• **DATA SHOWN**
[start]
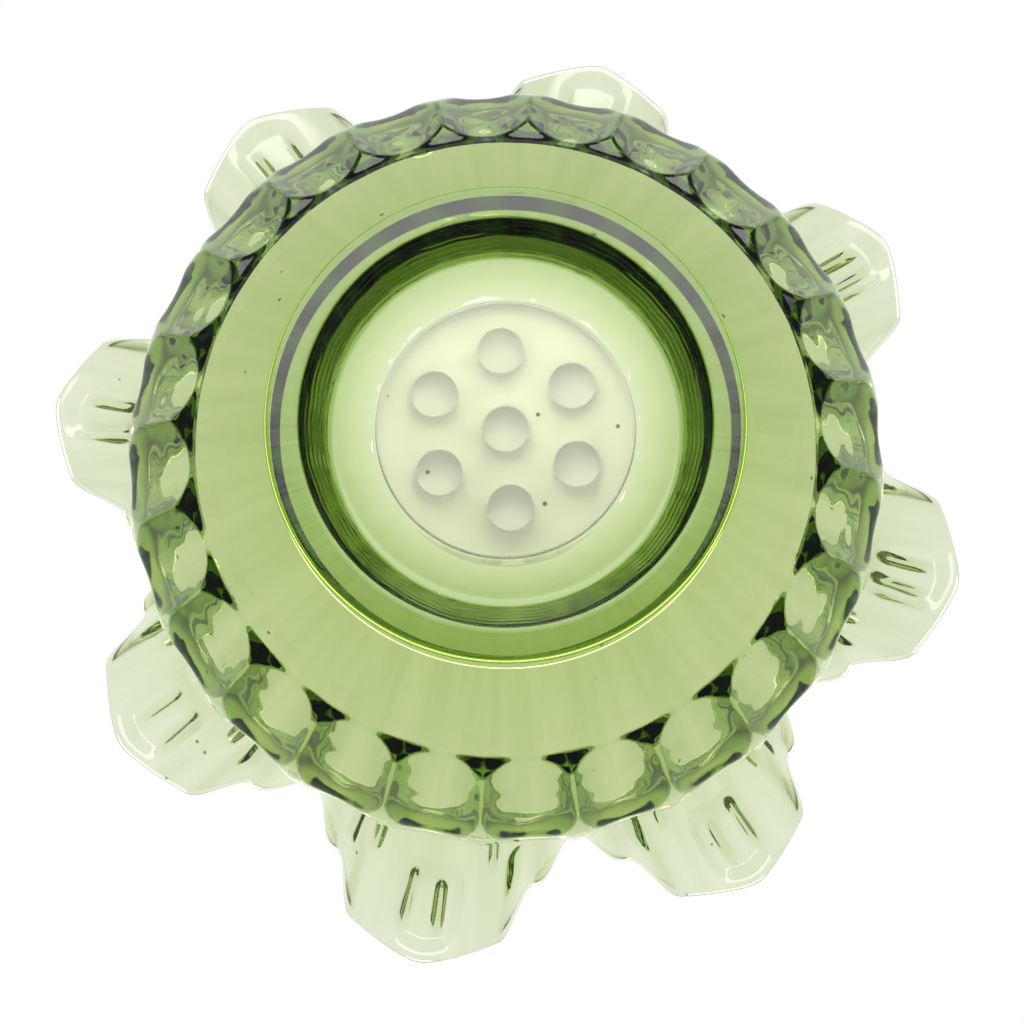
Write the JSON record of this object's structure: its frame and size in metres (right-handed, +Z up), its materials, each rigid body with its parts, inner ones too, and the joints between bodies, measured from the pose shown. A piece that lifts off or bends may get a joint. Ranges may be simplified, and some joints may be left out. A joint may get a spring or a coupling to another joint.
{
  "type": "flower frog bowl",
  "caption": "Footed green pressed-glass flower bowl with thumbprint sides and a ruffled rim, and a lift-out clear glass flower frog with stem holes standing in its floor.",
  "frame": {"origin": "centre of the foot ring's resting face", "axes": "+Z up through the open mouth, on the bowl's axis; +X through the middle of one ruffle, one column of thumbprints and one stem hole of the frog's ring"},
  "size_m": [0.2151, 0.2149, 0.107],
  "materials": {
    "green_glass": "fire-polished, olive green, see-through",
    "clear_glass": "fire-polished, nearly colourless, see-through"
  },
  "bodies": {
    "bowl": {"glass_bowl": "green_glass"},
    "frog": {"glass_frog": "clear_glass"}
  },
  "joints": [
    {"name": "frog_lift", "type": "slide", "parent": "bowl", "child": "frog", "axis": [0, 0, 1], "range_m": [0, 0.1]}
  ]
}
[end]
• **AIM**
Lines containing the string "materials" are to be selected and copied.

• **ANSWER FOR THE TASK**
Write the JSON record of this object's structure: its frame and size in metres (right-handed, +Z up), its materials, each rigid body with its parts, inner ones too, and the joints between bodies, measured from the pose shown. A piece that lifts off or bends may get a joint. Ranges may be simplified, and some joints may be left out. A joint may get a spring or a coupling to another joint.
  "materials": {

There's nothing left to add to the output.